Paul Skenes pulled after pitching 7 no-hit innings

Doubt it, although he'd be extremely valuable. He's probably the best young arm in baseball and you don't to blow his arm out.
2 more innings in one game were he has a no hitter going aint going to blow the guys arm out...
 
WTF happened to pitchers like Koufax, Denny McClain, and countless others after going 300 or more innings a season?
koufax said he hurt his elbow playing basketball in HS during a fall on it .....pitching just brought the injury on.....otherwise he may never have had a bad arm....
 
yea thats great, but when a pitcher has no hitter going into the 7-8th inning he should be able to go the whole game....that doesnt happen that often....2 more innings aint going to hurt the guy,,,
He had 2 more full innings left and was at 99 pitches. I watched the manager interview and he said that he and the pitching coach saw Skenes wearing down. Kudos to those coaches, Skenes is lucky to be on that team.
 
koufax said he hurt his elbow playing basketball in HS during a fall on it .....pitching just brought the injury on.....otherwise he may never have had a bad arm....
36 percent of MLB pitchers have had at least one Tommy John surgery. Today's pitchers all throw harder than pitchers from the past. There is a huge difference in torque on the arm when you go from 85 mph to 95 mph.
 
He had 2 more full innings left and was at 99 pitches. I watched the manager interview and he said that he and the pitching coach saw Skenes wearing down. Kudos to those coaches, Skenes is lucky to be on that team.
yea Ryan used to say he was getting tired too but he wanted to go on.........if they hit him in the 8th then pull him...
 
2 more innings in one game were he has a no hitter going aint going to blow the guys arm out...
Not how the decision is made.

Skenes may take no- and one-hitters into the 7th inning several more times this season. Because that's how good he is.
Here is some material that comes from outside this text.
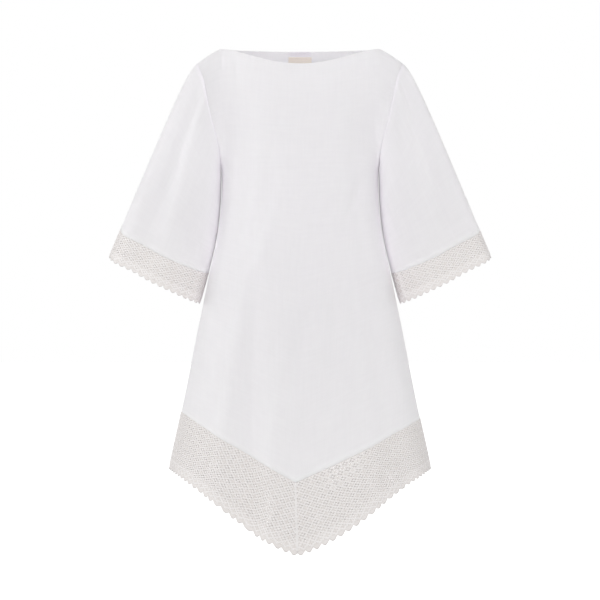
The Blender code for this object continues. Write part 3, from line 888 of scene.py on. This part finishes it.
def linen_material(look):
    """Plain-weave linen: uneven warp and weft yarns, slubs, a dry matt face and a whiter turning."""
    material, tree, shader = new_material("linen cloth", look.roughness, LINEN_SHEEN)
    flat = tree.add("UVMap", uv_map="cloth").outputs["UV"]
    warp = tree.uneven(flat, WARP_STRETCH, detail=3.0)
    weft = tree.uneven(flat, WEFT_STRETCH, detail=3.0)
    warp_slubs = tree.uneven(flat, WARP_SLUB_STRETCH, detail=2.0)
    weft_slubs = tree.uneven(flat, WEFT_SLUB_STRETCH, detail=2.0)
    yarns = tree.calc("ADD", warp, weft)
    slubs = tree.calc("ADD", warp_slubs, weft_slubs)
    tone = tree.calc("ADD", tree.spread(yarns, *YARN_TONES), tree.spread(slubs, *SLUB_TONES))
    cloth = tree.mix(tone, look.shade_colour, look.colour)
    colour = tree.mix(tree.attribute("doubled"), cloth, look.doubled_colour)
    across_yarns = tree.ridges(flat, "X", look.yarn_pitch)
    along_yarns = tree.ridges(flat, "Y", look.yarn_pitch)
    weave = tree.calc("ADD", across_yarns, along_yarns)
    relief = tree.calc("ADD", tree.calc("MULTIPLY", weave, WEAVE_RELIEF), slubs)
    tree.cover(shader, colour, relief, LINEN_BUMP, look.relief)
    shader.inputs["Subsurface Radius"].default_value = (1.0, 1.0, 1.0)
    shader.inputs["Subsurface Scale"].default_value = LIGHT_SPREAD
    soaking = tree.spread(tree.attribute("joined"), 0.0, 1.0, look.light_through, 0.0)
    tree.links.new(soaking, shader.inputs["Subsurface Weight"])
    return material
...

Gonna let him throw 120 or 130 pitches in those outings, too?

It's a set policy, and they follow it. If Skenes starts looking tired in the 5th inning, they will pull him in the 5th inning.

If he reaches 100 pitches after 4 innings, then they will pull him after 4 innings.
 
36 percent of MLB pitchers have had at least one Tommy John surgery. Today's pitchers all throw harder than pitchers from the past. There is a huge difference in torque on the arm when you go from 85 mph to 95 mph.

Feller threw 100. Nobody wanted to get hit by a Gibson fast ball.
 
36 percent of MLB pitchers have had at least one Tommy John surgery. Today's pitchers all throw harder than pitchers from the past. There is a huge difference in torque on the arm when you go from 85 mph to 95 mph.
so then with your mind set we will never see another pitcher throw a no hitter....right?....
 
Feller threw 100.
Which at the time made him a unicorn.

Today, every team has a few guys who throw 98+. My last place Cubs have 4, and a couple on the IL.

So today's pitchers have to do more than throw hard. They have to spin it up there, too.
 
36 percent of MLB pitchers have had at least one Tommy John surgery. Today's pitchers all throw harder than pitchers from the past. There is a huge difference in torque on the arm when you go from 85 mph to 95 mph.
and many of these kids are 6'6 230 pounds like skenes....a lot bigger and stronger thats why they throw 10 mph faster than the players in the past....one game aint going to destroy the kid........
 
Which at the time made him a unicorn.

Today, every team has a few guys who throw 98+. My last place Cubs have 4, and a couple on the IL.

So today's pitchers have to do more than throw hard. They have to spin it up there, too.

All Maddux needed was control.
 
Point of note:

Athletes have not become more "genetically superior" in a span of 30 or 40 years.

One big reason we have so many pitchers who can throw 98 mph with a 90 mph sweeper pitch to back it up is that they spend years pushing their bodies to the absolute limits. Not because they fell out of the womb throwing 90, like Nolan Ryan.



This is what the game dictates now. The competition level is simply higher than it once was.
 
Very true. Where are all the other Greg Madduxes, throwing 84 mph sinkers? They are in single A ball with 6.00+ ERAs. Maddux was a unicorn.

If it was about arms, they never would have instituted the pitch clock.

Rushing a pitcher will hurt far more than an extra two innings.
 
If it was about arms, they never would have instituted the pitch clock.


The Managers of MLB teams did not make that decision. MLB did, and the players union made a concession in allowing it to get other things they wanted.